Il n'y a d'ailleurs pas que le pyralène des transformateurs électriques. Pour améliorer le rôle lubrifiant des huiles des bandes convoyeuses et des autres outils miniers, on utilisait des PCB. Les vidanges des carters des machines se faisaient dans la « cunette » de drainage des galeries et étaient remontées à la surface avec les stériles de mine qui forment les vastes terrils arasés ou raziers. Accessoirement, les mineurs, en toute innocence, récupéraient les PCB pour enduire leurs charpentes ou désherber leur jardin. Il y en a donc un peu partout ailleurs que sur les sites industriels et miniers.

Quelques personnes conscientes et responsables se demandent avec angoisse quand le lessivage et l'infiltration des raziers – qui ne contiennent d'ailleurs pas que ces PCB – vont contaminer la nappe aquifère qui alimente les communes du plateau. Mais le drainage minier entraînait aussi – et entraîne encore pour longtemps – les PCB vers les exutoires les plus bas de la mine, en dessous de Prunières et Saint-Arey, directement dans le lac du barrage de Monteynard. Que recèlent les vases du lac et, plus à l'aval, les alluvions du Drac où les quelques 400 000 grenoblois pompent leur eau ?

Même la pollution liée aux activités agricoles s'en mêle : le massif minier du Sénépy n'est pas qu'une passoire à cause des galeries et puits miniers. Sa géologie complexe comprend des formations gypseuses solubles et la montagne mitée par la dissolution « boit » tout, y compris les produits zoo-sanitaires avec lesquels on traite le bétail sur les alpages, au-dessus de la zone minière. De même, phosphates et nitrates aussi mesurés dans l'eau ne proviennent pas principalement de la mine ou des lessives ménagères.

À part ça, il fait bon vivre sur le Plateau Matheysin, naviguer et se baigner l'été dans le Drac. On peut aussi pêcher, mais curieusement, et courageusement, le préfet de l'Isère a fait prendre des arrêtés…

[Photo : L'un des « raziers » avec un bassin de séchage de quelles boues?]
[Photo : La discrète conduite de 4 km de Inoseta pour injecter ses effluents directement dans la prise d'eau de la microcentrale hydroélectrique. C'est mieux pour les riverains...]
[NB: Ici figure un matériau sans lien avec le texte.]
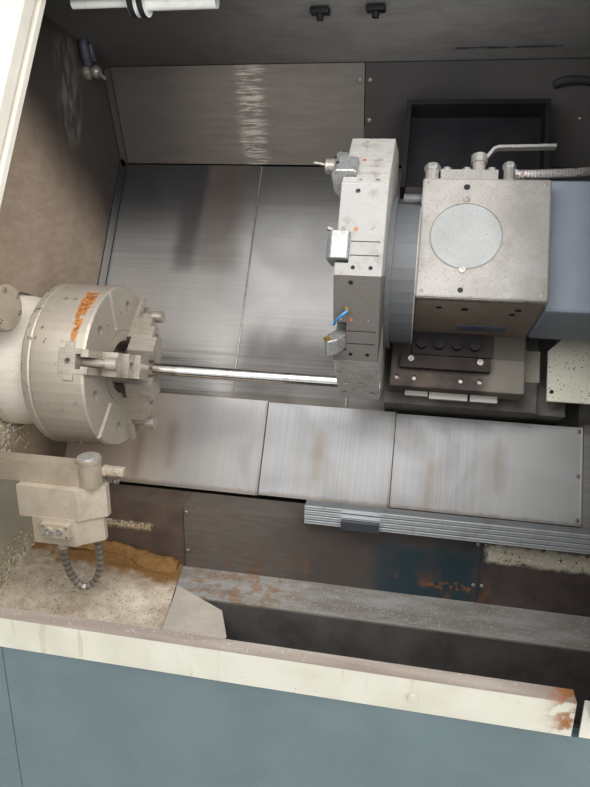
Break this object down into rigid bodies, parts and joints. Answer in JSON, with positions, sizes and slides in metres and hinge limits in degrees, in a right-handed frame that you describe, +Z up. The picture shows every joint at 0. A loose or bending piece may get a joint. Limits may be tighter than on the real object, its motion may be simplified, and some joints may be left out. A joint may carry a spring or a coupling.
{
  "type": "cnc turning lathe",
  "caption": "Slant-bed turning lathe with chuck, tool turret, cross slide, telescopic covers, sliding door and chip trough.",
  "frame": {"origin": "on the floor, under the middle of the machine's bounding box", "axes": "+X along the spindle axis away from the headstock, +Y away from the operator, +Z up"},
  "size_m": [2.9, 1.68, 1.89],
  "materials": {
    "cream_paint": "semi-gloss",
    "teal_paint": "semi-gloss",
    "beige_casting": "satin",
    "cast_iron": "machined",
    "stainless_sheet": "brushed",
    "dull_sheet": "dull",
    "machined_steel": "turned",
    "hardened_steel": "ground",
    "slate_paint": "satin",
    "black_cover": "matt",
    "aluminium": "anodised",
    "rusty_sheet": "rusty",
    "rubber": "matt",
    "window_glass": "clear",
    "lamp_tube": "gloss",
    "red_plastic": "gloss"
  },
  "bodies": {
    "machine": {"bed_casting": "cast_iron", "chip_trough": "dull_sheet", "rear_ledge": "dull_sheet", "lower_panel": "dull_sheet", "ribbed_rail": "aluminium", "chip_chute": "rusty_sheet", "wall_left": "stainless_sheet", "wall_right": "stainless_sheet", "top_panel": "stainless_sheet", "ceiling_panel": "dull_sheet", "lamp_tube": "lamp_tube", "front_panel_left": "cream_paint", "front_panel_right": "cream_paint", "roof_and_rear": "cream_paint", "end_panel_left": "cream_paint", "end_panel_right": "cream_paint", "base_panel": "teal_paint", "door_sill": "cream_paint", "lower_cover_fixed": "stainless_sheet", "upper_cover_fixed": "stainless_sheet", "headstock": "beige_casting", "nose_cover": "beige_casting", "main_motor": "cast_iron", "drive_belt": "rubber", "door_rail": "aluminium", "setter_arm": "beige_casting", "console": "cream_paint", "electrical_cabinet": "cream_paint", "coolant_tank": "teal_paint"},
    "spindle": {"spindle": "machined_steel", "chuck_body": "machined_steel"},
    "jaw_1": {"base_jaw_1": "hardened_steel", "top_jaw_1": "hardened_steel"},
    "jaw_2": {"base_jaw_2": "hardened_steel", "top_jaw_2": "hardened_steel"},
    "jaw_3": {"base_jaw_3": "hardened_steel", "top_jaw_3": "hardened_steel"},
    "motor_pulley": {"motor_pulley": "cast_iron"},
    "carriage": {"saddle": "cast_iron", "x_cover_frame": "black_cover", "cover_right": "stainless_sheet", "upper_cover_saddle": "stainless_sheet", "lower_cover_saddle": "stainless_sheet"},
    "upper_middle": {"upper_cover_middle": "stainless_sheet"},
    "lower_middle": {"lower_cover_middle": "stainless_sheet"},
    "cross_slide": {"cross_slide": "cast_iron", "turret_housing": "beige_casting", "motor_cover": "slate_paint", "coolant_hose": "machined_steel"},
    "turret": {"turret_disc": "machined_steel", "boring_bar": "machined_steel", "tool_holder_1": "hardened_steel", "tool_holder_2": "hardened_steel", "tool_holder_3": "hardened_steel"},
    "lever": {"valve_lever": "machined_steel"},
    "door": {"door": "cream_paint", "door_window": "window_glass"},
    "setter": {"setter_head": "beige_casting", "setter_conduit": "machined_steel"},
    "button": {"stop_button": "red_plastic"}
  },
  "joints": [
    {"name": "spindle_spin", "type": "hinge", "parent": "machine", "child": "spindle", "pos_m": [-0.35, -0.29, 1.15], "axis": [1, 0, 0], "continuous": true},
    {"name": "jaw_1_slide", "type": "slide", "parent": "spindle", "child": "jaw_1", "axis": [0, -0.9511, 0.309], "range_m": [0, 0.006]},
    {"name": "jaw_2_slide", "type": "slide", "parent": "spindle", "child": "jaw_2", "axis": [0, 0.7431, 0.6691], "range_m": [0, 0.006]},
    {"name": "jaw_3_slide", "type": "slide", "parent": "spindle", "child": "jaw_3", "axis": [0, 0.2079, -0.9781], "range_m": [0, 0.006]},
    {"name": "motor_spin", "type": "hinge", "parent": "machine", "child": "motor_pulley", "pos_m": [-0.35, -0.46, 0.65], "axis": [1, 0, 0], "continuous": true},
    {"name": "z_slide", "type": "slide", "parent": "machine", "child": "carriage", "axis": [1, 0, 0], "range_m": [0, 0.35]},
    {"name": "upper_cover_slide", "type": "slide", "parent": "machine", "child": "upper_middle", "axis": [1, 0, 0], "range_m": [0, 0.175]},
    {"name": "lower_cover_slide", "type": "slide", "parent": "machine", "child": "lower_middle", "axis": [1, 0, 0], "range_m": [0, 0.175]},
    {"name": "x_slide", "type": "slide", "parent": "carriage", "child": "cross_slide", "axis": [0, 0.5, 0.866], "range_m": [0, 0.2]},
    {"name": "turret_index", "type": "hinge", "parent": "cross_slide", "child": "turret", "pos_m": [0.1175, -0.181, 1.33879], "axis": [1, 0, 0], "continuous": true},
    {"name": "valve_turn", "type": "hinge", "parent": "cross_slide", "child": "lever", "pos_m": [0.305, -0.12913, 1.53863], "axis": [0, 0.5, 0.866], "range_deg": [-90, 0]},
    {"name": "door_slide", "type": "slide", "parent": "machine", "child": "door", "axis": [1, 0, 0], "range_m": [0, 0.93]},
    {"name": "setter_swing", "type": "hinge", "parent": "machine", "child": "setter", "pos_m": [-0.338, -0.47, 0.982], "axis": [0, 0, 1], "range_deg": [0, 90]},
    {"name": "button_press", "type": "slide", "parent": "machine", "child": "button", "axis": [0, 0.9857, -0.1683], "range_m": [0, 0.006], "stiffness_N_per_m": 800}
  ],
  "couplings": [
    {"joint": "jaw_2_slide", "follows": "jaw_1_slide", "ratio": 1},
    {"joint": "jaw_3_slide", "follows": "jaw_1_slide", "ratio": 1},
    {"joint": "motor_spin", "follows": "spindle_spin", "ratio": 1.5},
    {"joint": "upper_cover_slide", "follows": "z_slide", "ratio": 0.5},
    {"joint": "lower_cover_slide", "follows": "z_slide", "ratio": 0.5}
  ]
}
municipaux interdisant non pas la pêche dans les étangs, la Jonche et la Mouche, mais la consommation du poisson que l'on y pêche. Bizarre non ? L'humour grinçant n'est pas absent dans tout ça : les communes à l'aval de Susville et La Mure n'ont pas pris l'arrêté. Depuis « Le loup et l'agneau », il est bien connu que l'eau est meilleure à l'aval qu'à l'amont des souillures et que la contamination de la chaîne alimentaire piscicole n'est qu'un dada d'écologiste...
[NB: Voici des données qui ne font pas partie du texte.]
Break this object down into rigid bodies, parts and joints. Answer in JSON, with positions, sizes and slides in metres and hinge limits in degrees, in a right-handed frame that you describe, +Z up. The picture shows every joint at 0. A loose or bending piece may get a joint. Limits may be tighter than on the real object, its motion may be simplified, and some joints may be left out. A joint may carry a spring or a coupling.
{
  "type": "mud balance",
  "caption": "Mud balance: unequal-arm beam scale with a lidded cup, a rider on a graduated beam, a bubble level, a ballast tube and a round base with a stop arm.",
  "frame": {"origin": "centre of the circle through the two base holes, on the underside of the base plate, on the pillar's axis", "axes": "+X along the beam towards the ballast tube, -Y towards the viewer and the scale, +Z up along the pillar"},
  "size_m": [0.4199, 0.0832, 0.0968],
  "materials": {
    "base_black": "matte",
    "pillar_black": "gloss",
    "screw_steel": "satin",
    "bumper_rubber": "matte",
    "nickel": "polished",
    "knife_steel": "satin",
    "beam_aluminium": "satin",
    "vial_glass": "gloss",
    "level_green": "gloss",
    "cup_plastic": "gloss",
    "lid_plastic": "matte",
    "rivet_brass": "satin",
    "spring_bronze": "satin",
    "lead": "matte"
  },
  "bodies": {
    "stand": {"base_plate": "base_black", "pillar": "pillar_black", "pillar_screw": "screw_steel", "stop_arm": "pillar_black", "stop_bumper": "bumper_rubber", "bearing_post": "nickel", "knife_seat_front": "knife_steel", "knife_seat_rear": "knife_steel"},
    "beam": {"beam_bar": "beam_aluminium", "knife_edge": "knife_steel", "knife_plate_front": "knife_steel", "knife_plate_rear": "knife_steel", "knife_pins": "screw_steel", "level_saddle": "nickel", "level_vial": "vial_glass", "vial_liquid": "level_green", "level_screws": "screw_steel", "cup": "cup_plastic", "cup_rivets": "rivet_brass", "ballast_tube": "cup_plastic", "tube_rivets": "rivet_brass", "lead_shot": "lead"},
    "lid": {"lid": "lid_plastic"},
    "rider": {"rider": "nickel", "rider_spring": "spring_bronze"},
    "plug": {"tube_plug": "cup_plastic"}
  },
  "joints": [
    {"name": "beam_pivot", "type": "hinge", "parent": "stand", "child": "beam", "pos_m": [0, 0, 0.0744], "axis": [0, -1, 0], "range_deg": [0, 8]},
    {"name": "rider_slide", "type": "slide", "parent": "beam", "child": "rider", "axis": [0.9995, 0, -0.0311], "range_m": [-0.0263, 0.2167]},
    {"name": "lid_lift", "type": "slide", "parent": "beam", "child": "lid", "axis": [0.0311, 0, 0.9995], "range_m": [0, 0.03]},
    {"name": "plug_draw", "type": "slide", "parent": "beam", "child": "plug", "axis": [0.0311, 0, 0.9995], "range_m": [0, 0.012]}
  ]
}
Vous voulez encore une histoire rigolote ? Pour faire le garnissage des cuves d'électrométallurgie de l'aluminium, Péchiney utilisait l'excellent anthracite des Houillères du Dauphiné. La poudre graphiteuse était liée avec du brai de pétrole, quelque chose de très proche du contenu de l'Erika... Pour que les camions de la filiale spécialisée du métallurgiste ne fassent pas l'aller à vide, ils ramenaient les déchets de dégarnissage et les fonds de cuves de brai sur les raziers de la mine.

Le règlement des problèmes sociaux liés à l'arrêt des activités minières et connexes n'est pas mal non plus : à 45 ans, on peut être payé pour ne plus travailler, non pas que les collectivités ne fassent rien pour attirer de nouvelles entreprises et des emplois, mais parce que c'est un bon moyen psychologique de démolir des anciens des Houillères devenus contestataires et considérés comme des activistes et des empêcheurs de tourner en rond sereinement. Ils feraient mieux d'aller à la pêche (voir plus haut)...
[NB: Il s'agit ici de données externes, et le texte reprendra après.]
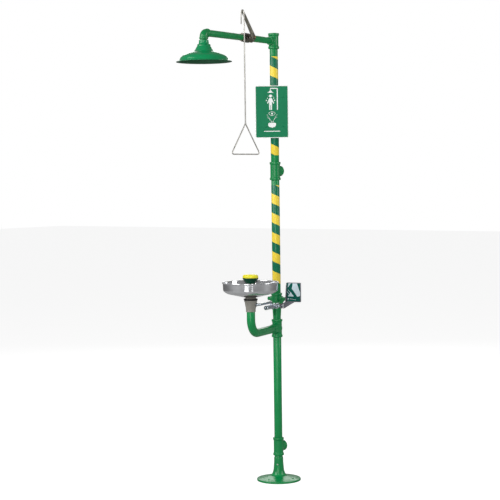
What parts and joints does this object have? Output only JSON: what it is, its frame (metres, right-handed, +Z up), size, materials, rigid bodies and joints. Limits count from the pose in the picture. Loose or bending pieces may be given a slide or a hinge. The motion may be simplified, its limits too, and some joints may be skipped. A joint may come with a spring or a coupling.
{
  "type": "combination shower and eyewash station",
  "caption": "Floor-mounted emergency shower and eye and face wash on one pole, with a pull rod, a bowl and a push flag.",
  "frame": {"origin": "middle of the floor flange's underside, on the pole's axis", "axes": "+Z up the pole, -Y along the shower arm, +Y out of the supply inlet and the waste outlet, +X the side of the shower valve's stem"},
  "size_m": [0.3434, 0.8395, 2.4185],
  "materials": {
    "pole_green": "satin powder coat",
    "head_green": "glossy moulded plastic",
    "stripe_tape": "striped tape, safety yellow and dark green",
    "sign_face": "printed sign, green with white pictograms",
    "zinc_steel": "zinc plated steel",
    "dark_valve": "dark plated forged brass",
    "ball_chrome": "polished chrome plate",
    "seat_white": "white seal plastic",
    "stem_brass": "machined brass",
    "lever_steel": "dull stainless steel",
    "rod_steel": "drawn stainless steel rod",
    "bowl_steel": "bright spun stainless steel",
    "gasket_black": "black rubber",
    "drain_grey": "taupe grey moulded plastic",
    "wash_green": "dark green moulded plastic",
    "cover_yellow": "bright yellow moulded plastic",
    "line_chrome": "chrome plated brass",
    "screen_steel": "woven stainless screen",
    "flag_cast": "grey cast aluminium",
    "flag_print": "printed label, dark teal with pale figures"
  },
  "bodies": {
    "station": {"arm_elbow": "pole_green", "arm_nipple": "pole_green", "arm_pipe": "pole_green", "base_pipe": "pole_green", "blanking_disc": "zinc_steel", "bowl": "bowl_steel", "bowl_gasket": "gasket_black", "bowl_locknut": "drain_grey", "drain_body": "drain_grey", "drain_pipe": "pole_green", "drain_strainer": "bowl_steel", "drain_tee": "pole_green", "drop_nipple": "pole_green", "eye_packing_nut": "line_chrome", "eye_valve_body": "line_chrome", "eye_valve_end": "line_chrome", "eye_valve_seats": "seat_white", "feed_fitting": "pole_green", "feed_pipe": "line_chrome", "feed_plug": "pole_green", "flange_set_screw": "zinc_steel", "floor_flange": "pole_green", "head_body": "wash_green", "head_deflector": "head_green", "head_hub": "head_green", "head_riser": "line_chrome", "lower_pole_pipe": "pole_green", "lower_riser": "pole_green", "lower_tape": "stripe_tape", "nozzle_deck": "wash_green", "shower_bell": "head_green", "shower_packing_nut": "dark_valve", "shower_valve_body": "dark_valve", "shower_valve_end": "dark_valve", "shower_valve_seats": "seat_white", "sign_clamps": "zinc_steel", "sign_plate": "sign_face", "sign_screws": "zinc_steel", "strainer_body": "line_chrome", "strainer_cap": "line_chrome", "strainer_screen": "screen_steel", "supply_tee": "pole_green", "supply_tube": "line_chrome", "top_plug": "pole_green", "top_tee": "pole_green", "tube_nut": "line_chrome", "upper_riser": "pole_green", "upper_tape": "stripe_tape", "waste_tee": "pole_green"},
    "shower_handle": {"shower_lever": "lever_steel", "lever_nut": "dark_valve", "shower_valve_stem": "stem_brass", "shower_valve_ball": "ball_chrome"},
    "pull_rod": {"pull_rod": "rod_steel"},
    "push_flag": {"flag_lever": "flag_cast", "flag_decal": "flag_print", "flag_nut": "line_chrome", "eye_valve_stem": "stem_brass", "eye_valve_ball": "ball_chrome"},
    "dust_cover": {"dust_cover": "cover_yellow"}
  },
  "joints": [
    {"name": "shower_lever_turn", "type": "hinge", "parent": "station", "child": "shower_handle", "pos_m": [0, -0.236, 2.287], "axis": [1, 0, 0], "range_deg": [0, 90]},
    {"name": "pull_rod_swing", "type": "hinge", "parent": "shower_handle", "child": "pull_rod", "pos_m": [0.044, -0.32868, 2.40999], "axis": [1, 0, 0], "range_deg": [-90, 0]},
    {"name": "push_flag_turn", "type": "hinge", "parent": "station", "child": "push_flag", "pos_m": [0.06767, -0.10705, 0.926], "axis": [-0.9816, -0.1908, 0], "range_deg": [0, 90]},
    {"name": "dust_cover_lift", "type": "slide", "parent": "station", "child": "dust_cover", "axis": [0, 0, 1], "range_m": [0, 0.08]}
  ],
  "couplings": [
    {"joint": "pull_rod_swing", "follows": "shower_lever_turn", "ratio": -1}
  ]
}
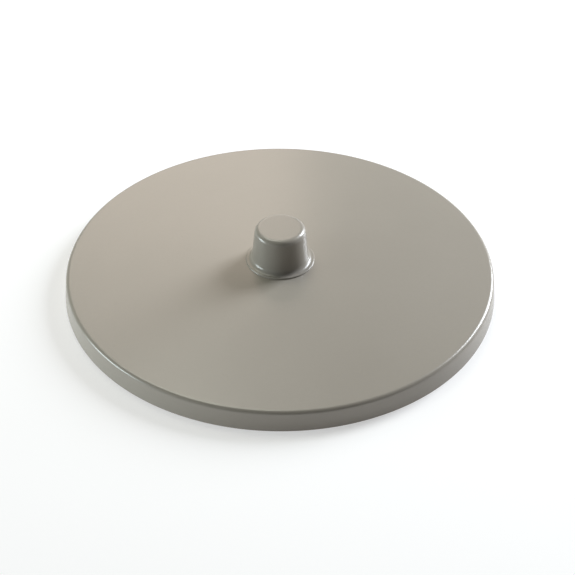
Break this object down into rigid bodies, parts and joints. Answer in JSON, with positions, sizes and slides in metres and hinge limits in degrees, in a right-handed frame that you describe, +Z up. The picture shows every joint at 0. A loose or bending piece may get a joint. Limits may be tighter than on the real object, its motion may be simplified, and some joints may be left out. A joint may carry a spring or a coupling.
{
  "type": "lift-off manhole cover",
  "caption": "Round lift-off manhole cover: shallow cone top with a grip knob, short skirt, foam core, tray with a locating spigot and rim seal.",
  "frame": {"origin": "centre of the circle that the skirt's lower edge stands on", "axes": "+Z up along the cover's axis, out through the knob; the foam fill hole lies on +X"},
  "size_m": [0.4239, 0.424, 0.0679],
  "materials": {
    "cover_grey": "satin to semi-gloss moulded skin, warm stone grey",
    "knob_grey": "satin to semi-gloss moulding, same warm grey as the cover",
    "tray_grey": "matt moulded sheet, a little darker than the top",
    "seal_rubber": "matt black solid rubber",
    "insert_brass": "turned brass",
    "screw_steel": "stainless steel, dull",
    "plate_steel": "zinc plated sheet steel",
    "sleeve_plastic": "extruded rigid tube, dark grey",
    "core_foam": "rigid closed-cell polyurethane foam, straw yellow",
    "adhesive": "cured elastic bonding bead, dark grey",
    "plug_plastic": "push-in moulded plug, near black"
  },
  "bodies": {
    "root": {"cover_skin": "cover_grey", "grip_knob": "knob_grey", "inner_tray": "tray_grey", "rim_seal": "seal_rubber", "knob_seal": "seal_rubber", "sealing_washer": "seal_rubber", "knob_insert": "insert_brass", "tie_screw": "screw_steel", "steel_washer": "screw_steel", "pressure_plate": "plate_steel", "spacer_sleeve": "sleeve_plastic", "foam_core": "core_foam", "rim_adhesive": "adhesive", "fill_plug": "plug_plastic", "vent_plugs": "plug_plastic"}
  },
  "joints": []
}
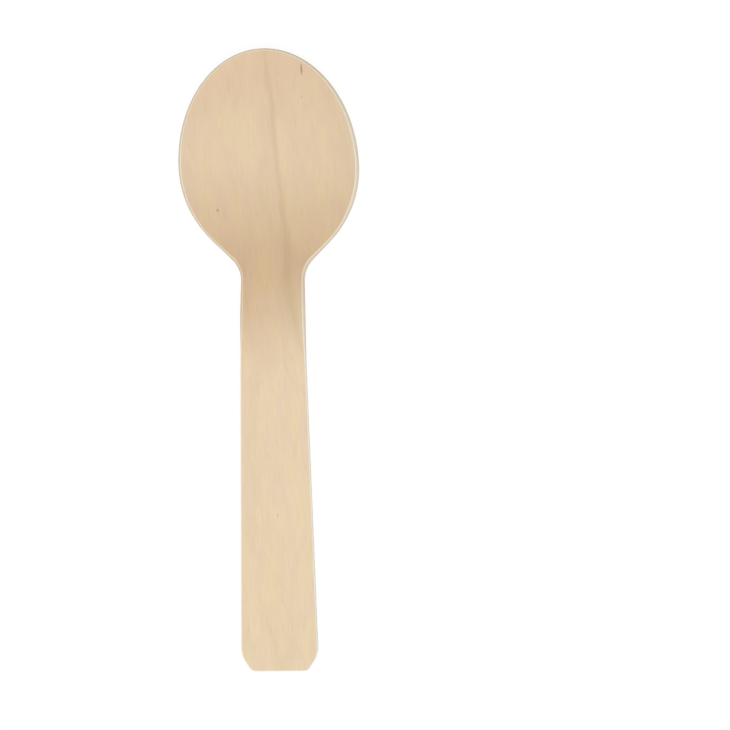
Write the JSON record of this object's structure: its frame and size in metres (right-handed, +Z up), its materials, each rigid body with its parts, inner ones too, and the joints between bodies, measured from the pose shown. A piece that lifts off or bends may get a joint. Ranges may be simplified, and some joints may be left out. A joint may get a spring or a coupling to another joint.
{
  "type": "disposable wooden spoon",
  "caption": "Small single-use spoon pressed from one leaf of birch veneer, with an oval bowl, a troughed neck and a flat flared handle.",
  "frame": {"origin": "below the middle of the spoon's length and width, on the table that it rests on", "axes": "+Y from the tail to the bowl's tip, +Z up out of the bowl's hollow, +X to the right seen from above"},
  "size_m": [0.0292, 0.1002, 0.0057],
  "materials": {
    "birch_veneer": "bare rotary-cut birch, hot pressed smooth, matt"
  },
  "bodies": {
    "root": {"spoon": "birch_veneer"}
  },
  "joints": []
}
[Photo : La cascade de Simane n'est plus un paradis de meunier...]

Même si à la fin de 2001 les Houillères de Bassin du Centre et du Midi, qui coiffent les Houillères du Dauphiné (tout ça c'est en fait l'État) responsables du site minier, « rendent les clés », il paraît totalement inacceptable que ce soit avec un solde de tous comptes que bien des responsables administratifs et politiques seraient prêts à leur délivrer.

Le livre blanc de la Jonche et de son bassin ne fait pas 100 pages et n'est que l'image de ce qui émerge d'un iceberg effrayant ; il n'est d'ailleurs plus à jour car la boîte de Pandore du pyralène, bien que refermée, représente des tonnes de polluants et la palette chimique est large.

On cherche un journaliste d'investigation qui révélera le « Tchernobyl chimique » qui se prépare dans la Matheysine. Cela donnerait un sérieux coup de main aux quelques élus et citoyens conscients et responsables, pour obliger les pouvoirs publics à assumer toutes leurs responsabilités administratives, juridiques, sociales et financières.

[Photo : Dans les déchets en tout genre, le pied de la cascade est un lieu d'exposition.]

Les Alpes dauphinoises sont magnifiques alentours, mais ici la montagne et la vie ne sont plus aussi belles que dans la chanson. L'optimisme et l'espoir en prennent un rude coup devant le silence, l'indifférence et l'absence de solidarité « officielle » régionale et nationale.